**Dataset section:**
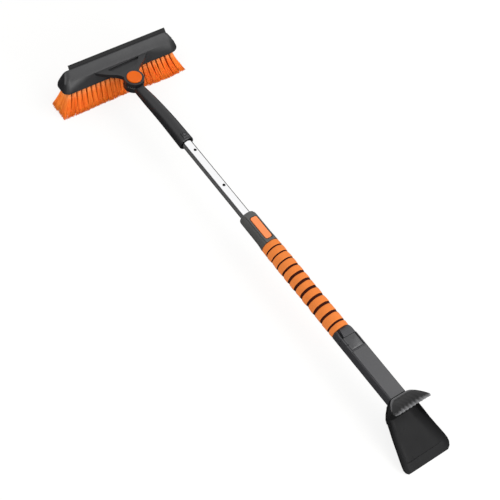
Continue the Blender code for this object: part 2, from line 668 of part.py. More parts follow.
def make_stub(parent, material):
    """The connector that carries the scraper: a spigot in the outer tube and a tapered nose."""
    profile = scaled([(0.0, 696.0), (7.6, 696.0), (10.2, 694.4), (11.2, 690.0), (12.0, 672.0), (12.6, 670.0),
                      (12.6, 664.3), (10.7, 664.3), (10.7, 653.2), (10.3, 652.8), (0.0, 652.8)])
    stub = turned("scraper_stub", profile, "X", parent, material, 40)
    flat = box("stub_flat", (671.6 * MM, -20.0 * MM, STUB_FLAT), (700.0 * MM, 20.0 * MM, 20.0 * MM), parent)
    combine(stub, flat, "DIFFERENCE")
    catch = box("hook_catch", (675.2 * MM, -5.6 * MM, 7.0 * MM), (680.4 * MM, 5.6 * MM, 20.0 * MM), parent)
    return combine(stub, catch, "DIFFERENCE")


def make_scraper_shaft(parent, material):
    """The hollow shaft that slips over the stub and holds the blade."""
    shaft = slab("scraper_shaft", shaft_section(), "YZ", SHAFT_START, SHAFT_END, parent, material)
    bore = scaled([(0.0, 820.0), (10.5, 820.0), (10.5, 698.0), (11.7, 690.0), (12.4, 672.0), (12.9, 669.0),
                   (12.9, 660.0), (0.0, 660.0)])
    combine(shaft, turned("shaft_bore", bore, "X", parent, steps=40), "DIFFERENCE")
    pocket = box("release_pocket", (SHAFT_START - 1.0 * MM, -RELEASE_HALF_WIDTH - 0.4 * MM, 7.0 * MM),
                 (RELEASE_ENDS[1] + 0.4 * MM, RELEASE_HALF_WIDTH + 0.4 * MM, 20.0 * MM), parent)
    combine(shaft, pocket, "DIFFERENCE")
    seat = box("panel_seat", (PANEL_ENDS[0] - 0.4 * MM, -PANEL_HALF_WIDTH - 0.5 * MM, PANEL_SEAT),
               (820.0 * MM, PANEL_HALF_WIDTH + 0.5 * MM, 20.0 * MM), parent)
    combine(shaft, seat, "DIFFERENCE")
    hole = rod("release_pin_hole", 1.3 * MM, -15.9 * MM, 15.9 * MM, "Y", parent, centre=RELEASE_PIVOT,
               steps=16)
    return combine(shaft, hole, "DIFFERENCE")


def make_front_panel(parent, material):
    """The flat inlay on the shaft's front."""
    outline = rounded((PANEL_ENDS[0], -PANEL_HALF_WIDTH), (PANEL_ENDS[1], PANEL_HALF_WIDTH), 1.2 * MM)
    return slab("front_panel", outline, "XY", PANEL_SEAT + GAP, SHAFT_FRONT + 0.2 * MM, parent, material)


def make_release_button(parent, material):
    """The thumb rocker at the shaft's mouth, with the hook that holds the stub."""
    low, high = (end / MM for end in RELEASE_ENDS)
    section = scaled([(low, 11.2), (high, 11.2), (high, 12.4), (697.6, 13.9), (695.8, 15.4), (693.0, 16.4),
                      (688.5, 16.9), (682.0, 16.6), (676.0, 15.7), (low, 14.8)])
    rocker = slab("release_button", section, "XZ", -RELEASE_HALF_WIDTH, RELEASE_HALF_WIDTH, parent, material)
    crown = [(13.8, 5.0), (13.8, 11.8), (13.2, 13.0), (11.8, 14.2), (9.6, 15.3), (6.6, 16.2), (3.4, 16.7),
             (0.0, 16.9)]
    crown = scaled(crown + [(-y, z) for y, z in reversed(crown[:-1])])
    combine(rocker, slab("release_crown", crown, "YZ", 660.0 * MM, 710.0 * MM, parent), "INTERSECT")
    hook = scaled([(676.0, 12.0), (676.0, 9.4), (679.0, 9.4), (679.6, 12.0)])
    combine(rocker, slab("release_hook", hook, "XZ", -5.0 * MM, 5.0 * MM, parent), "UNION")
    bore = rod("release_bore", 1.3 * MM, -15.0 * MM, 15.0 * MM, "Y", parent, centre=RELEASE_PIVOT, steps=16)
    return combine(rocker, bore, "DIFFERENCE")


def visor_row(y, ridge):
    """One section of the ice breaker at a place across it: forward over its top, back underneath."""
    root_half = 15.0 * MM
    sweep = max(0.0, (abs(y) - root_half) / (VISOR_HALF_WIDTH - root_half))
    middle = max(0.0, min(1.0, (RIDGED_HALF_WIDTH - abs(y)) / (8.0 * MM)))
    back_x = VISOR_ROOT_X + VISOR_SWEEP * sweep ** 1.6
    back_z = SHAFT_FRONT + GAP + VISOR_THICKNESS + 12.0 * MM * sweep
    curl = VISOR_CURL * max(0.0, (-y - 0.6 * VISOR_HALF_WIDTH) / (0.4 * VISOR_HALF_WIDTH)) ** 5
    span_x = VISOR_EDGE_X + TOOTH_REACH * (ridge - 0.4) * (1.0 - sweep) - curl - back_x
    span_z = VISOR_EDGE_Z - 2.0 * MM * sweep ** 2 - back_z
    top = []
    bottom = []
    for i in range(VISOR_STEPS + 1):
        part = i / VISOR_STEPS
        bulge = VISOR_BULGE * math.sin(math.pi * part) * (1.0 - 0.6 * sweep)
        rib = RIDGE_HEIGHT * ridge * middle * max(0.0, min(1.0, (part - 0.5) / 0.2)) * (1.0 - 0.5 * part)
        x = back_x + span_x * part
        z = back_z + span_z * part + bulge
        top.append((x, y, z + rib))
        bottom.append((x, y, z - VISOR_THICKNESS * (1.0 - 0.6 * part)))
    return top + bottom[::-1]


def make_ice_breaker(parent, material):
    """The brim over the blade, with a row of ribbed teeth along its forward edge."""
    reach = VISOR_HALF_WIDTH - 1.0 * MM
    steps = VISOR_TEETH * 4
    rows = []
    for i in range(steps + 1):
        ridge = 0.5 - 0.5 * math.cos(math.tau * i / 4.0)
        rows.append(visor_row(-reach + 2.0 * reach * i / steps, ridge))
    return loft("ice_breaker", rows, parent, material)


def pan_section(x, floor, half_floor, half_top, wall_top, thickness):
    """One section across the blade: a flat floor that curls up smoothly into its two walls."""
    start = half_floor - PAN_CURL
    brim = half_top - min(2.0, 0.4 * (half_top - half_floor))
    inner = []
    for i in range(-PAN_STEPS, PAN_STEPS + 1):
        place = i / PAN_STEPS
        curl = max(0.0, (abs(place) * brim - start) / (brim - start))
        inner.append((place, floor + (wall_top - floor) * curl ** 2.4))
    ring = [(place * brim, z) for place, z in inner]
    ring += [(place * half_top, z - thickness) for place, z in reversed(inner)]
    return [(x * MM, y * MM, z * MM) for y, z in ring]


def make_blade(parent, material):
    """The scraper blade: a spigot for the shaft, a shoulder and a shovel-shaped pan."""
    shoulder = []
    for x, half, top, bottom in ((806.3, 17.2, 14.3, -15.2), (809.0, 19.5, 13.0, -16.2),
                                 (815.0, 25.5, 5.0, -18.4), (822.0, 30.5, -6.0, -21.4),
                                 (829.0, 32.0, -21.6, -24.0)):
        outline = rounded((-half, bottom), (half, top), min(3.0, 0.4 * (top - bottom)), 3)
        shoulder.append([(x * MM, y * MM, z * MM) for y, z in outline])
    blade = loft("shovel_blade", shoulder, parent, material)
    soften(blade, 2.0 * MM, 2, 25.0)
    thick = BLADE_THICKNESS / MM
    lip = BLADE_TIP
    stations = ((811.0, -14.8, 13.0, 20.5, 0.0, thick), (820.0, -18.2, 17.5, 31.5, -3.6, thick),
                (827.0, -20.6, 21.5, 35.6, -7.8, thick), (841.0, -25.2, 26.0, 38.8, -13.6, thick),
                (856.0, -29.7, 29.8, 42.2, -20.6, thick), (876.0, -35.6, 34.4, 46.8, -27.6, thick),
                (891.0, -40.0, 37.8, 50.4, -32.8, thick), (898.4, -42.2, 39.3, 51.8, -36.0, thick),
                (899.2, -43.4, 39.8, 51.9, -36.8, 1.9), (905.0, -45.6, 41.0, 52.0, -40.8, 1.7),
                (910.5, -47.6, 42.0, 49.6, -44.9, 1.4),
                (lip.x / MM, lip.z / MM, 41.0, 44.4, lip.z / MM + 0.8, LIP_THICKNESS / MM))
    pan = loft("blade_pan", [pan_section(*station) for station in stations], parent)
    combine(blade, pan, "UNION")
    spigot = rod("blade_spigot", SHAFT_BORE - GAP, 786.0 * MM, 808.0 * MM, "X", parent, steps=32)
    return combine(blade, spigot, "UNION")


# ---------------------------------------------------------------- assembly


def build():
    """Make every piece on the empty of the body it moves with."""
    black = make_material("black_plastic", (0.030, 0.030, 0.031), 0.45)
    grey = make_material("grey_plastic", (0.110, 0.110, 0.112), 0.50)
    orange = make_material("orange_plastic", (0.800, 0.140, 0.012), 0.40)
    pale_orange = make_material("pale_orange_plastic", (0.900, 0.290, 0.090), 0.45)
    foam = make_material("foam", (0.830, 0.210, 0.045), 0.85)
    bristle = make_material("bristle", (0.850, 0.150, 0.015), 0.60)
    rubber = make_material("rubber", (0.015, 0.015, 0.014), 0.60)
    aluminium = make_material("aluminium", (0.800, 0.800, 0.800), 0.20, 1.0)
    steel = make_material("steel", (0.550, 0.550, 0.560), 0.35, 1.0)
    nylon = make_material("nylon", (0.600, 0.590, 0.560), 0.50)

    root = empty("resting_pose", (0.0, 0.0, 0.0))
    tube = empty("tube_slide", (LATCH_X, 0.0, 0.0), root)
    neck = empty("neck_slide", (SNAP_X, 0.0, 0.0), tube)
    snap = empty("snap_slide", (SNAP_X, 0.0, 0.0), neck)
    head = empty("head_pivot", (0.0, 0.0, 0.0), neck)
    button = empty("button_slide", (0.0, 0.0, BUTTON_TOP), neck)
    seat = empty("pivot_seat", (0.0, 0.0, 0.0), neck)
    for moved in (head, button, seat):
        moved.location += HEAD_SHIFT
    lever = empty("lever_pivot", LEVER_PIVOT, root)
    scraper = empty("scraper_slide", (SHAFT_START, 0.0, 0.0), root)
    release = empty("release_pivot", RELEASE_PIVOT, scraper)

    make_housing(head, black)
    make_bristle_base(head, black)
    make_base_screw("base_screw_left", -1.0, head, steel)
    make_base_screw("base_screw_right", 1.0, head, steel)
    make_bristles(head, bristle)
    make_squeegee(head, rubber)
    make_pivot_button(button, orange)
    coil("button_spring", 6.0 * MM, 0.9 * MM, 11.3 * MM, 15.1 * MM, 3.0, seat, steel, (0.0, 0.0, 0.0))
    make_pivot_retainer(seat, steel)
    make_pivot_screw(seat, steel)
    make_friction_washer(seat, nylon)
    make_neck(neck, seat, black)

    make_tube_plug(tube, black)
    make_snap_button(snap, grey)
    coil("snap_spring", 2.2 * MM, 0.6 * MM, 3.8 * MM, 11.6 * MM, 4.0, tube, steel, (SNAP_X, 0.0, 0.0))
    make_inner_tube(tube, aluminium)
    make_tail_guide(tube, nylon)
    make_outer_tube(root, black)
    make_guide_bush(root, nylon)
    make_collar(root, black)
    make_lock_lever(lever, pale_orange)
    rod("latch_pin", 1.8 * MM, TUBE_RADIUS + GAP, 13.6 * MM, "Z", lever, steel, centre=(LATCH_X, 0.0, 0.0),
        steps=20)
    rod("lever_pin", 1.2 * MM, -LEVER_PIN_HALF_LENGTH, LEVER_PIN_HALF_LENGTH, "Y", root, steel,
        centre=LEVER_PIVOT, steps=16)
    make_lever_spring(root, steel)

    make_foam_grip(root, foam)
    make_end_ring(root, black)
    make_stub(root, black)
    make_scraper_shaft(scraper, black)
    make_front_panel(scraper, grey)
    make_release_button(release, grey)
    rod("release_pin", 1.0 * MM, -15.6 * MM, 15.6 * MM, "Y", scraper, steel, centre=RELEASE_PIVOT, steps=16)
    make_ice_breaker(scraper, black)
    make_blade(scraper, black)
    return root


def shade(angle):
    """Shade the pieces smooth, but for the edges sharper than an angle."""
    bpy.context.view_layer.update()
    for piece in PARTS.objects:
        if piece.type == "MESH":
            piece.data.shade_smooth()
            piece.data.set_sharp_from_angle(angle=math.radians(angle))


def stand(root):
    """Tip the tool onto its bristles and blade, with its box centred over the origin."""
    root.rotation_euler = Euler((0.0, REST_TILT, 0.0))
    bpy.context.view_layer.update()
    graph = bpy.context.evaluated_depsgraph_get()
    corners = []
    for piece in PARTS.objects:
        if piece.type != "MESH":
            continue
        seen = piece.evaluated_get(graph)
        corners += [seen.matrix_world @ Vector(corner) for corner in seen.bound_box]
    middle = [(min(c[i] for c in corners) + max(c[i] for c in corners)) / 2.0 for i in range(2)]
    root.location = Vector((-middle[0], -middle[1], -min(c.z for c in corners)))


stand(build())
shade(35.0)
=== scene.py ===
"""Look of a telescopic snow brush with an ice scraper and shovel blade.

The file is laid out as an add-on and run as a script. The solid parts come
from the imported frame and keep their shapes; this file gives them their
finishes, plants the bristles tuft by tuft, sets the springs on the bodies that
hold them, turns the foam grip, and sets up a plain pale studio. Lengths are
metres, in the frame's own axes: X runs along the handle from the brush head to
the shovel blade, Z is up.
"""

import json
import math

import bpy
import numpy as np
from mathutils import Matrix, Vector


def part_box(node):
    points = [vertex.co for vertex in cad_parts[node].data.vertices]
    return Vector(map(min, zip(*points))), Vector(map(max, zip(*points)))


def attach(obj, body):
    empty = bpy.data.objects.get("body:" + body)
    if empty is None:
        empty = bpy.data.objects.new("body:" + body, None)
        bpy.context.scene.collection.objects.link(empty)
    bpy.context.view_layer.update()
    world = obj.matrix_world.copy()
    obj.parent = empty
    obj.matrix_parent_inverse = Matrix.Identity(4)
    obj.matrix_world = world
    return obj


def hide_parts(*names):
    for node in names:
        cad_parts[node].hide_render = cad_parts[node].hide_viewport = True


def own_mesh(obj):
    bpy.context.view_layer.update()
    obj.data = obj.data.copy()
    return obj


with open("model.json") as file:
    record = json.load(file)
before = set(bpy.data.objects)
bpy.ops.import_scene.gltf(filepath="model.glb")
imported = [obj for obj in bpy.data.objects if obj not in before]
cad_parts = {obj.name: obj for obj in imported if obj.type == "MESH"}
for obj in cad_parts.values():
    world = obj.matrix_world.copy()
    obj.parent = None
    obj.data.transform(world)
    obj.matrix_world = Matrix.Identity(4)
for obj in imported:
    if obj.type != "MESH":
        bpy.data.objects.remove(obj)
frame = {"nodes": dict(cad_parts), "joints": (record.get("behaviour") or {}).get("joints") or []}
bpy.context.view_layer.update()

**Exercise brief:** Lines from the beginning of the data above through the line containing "MM, parent, material)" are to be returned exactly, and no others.

**Expected output:**
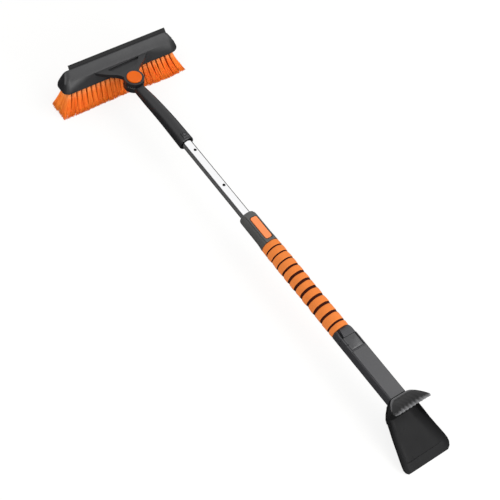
Continue the Blender code for this object: part 2, from line 668 of part.py. More parts follow.
def make_stub(parent, material):
    """The connector that carries the scraper: a spigot in the outer tube and a tapered nose."""
    profile = scaled([(0.0, 696.0), (7.6, 696.0), (10.2, 694.4), (11.2, 690.0), (12.0, 672.0), (12.6, 670.0),
                      (12.6, 664.3), (10.7, 664.3), (10.7, 653.2), (10.3, 652.8), (0.0, 652.8)])
    stub = turned("scraper_stub", profile, "X", parent, material, 40)
    flat = box("stub_flat", (671.6 * MM, -20.0 * MM, STUB_FLAT), (700.0 * MM, 20.0 * MM, 20.0 * MM), parent)
    combine(stub, flat, "DIFFERENCE")
    catch = box("hook_catch", (675.2 * MM, -5.6 * MM, 7.0 * MM), (680.4 * MM, 5.6 * MM, 20.0 * MM), parent)
    return combine(stub, catch, "DIFFERENCE")


def make_scraper_shaft(parent, material):
    """The hollow shaft that slips over the stub and holds the blade."""
    shaft = slab("scraper_shaft", shaft_section(), "YZ", SHAFT_START, SHAFT_END, parent, material)
    bore = scaled([(0.0, 820.0), (10.5, 820.0), (10.5, 698.0), (11.7, 690.0), (12.4, 672.0), (12.9, 669.0),
                   (12.9, 660.0), (0.0, 660.0)])
    combine(shaft, turned("shaft_bore", bore, "X", parent, steps=40), "DIFFERENCE")
    pocket = box("release_pocket", (SHAFT_START - 1.0 * MM, -RELEASE_HALF_WIDTH - 0.4 * MM, 7.0 * MM),
                 (RELEASE_ENDS[1] + 0.4 * MM, RELEASE_HALF_WIDTH + 0.4 * MM, 20.0 * MM), parent)
    combine(shaft, pocket, "DIFFERENCE")
    seat = box("panel_seat", (PANEL_ENDS[0] - 0.4 * MM, -PANEL_HALF_WIDTH - 0.5 * MM, PANEL_SEAT),
               (820.0 * MM, PANEL_HALF_WIDTH + 0.5 * MM, 20.0 * MM), parent)
    combine(shaft, seat, "DIFFERENCE")
    hole = rod("release_pin_hole", 1.3 * MM, -15.9 * MM, 15.9 * MM, "Y", parent, centre=RELEASE_PIVOT,
               steps=16)
    return combine(shaft, hole, "DIFFERENCE")


def make_front_panel(parent, material):
    """The flat inlay on the shaft's front."""
    outline = rounded((PANEL_ENDS[0], -PANEL_HALF_WIDTH), (PANEL_ENDS[1], PANEL_HALF_WIDTH), 1.2 * MM)
    return slab("front_panel", outline, "XY", PANEL_SEAT + GAP, SHAFT_FRONT + 0.2 * MM, parent, material)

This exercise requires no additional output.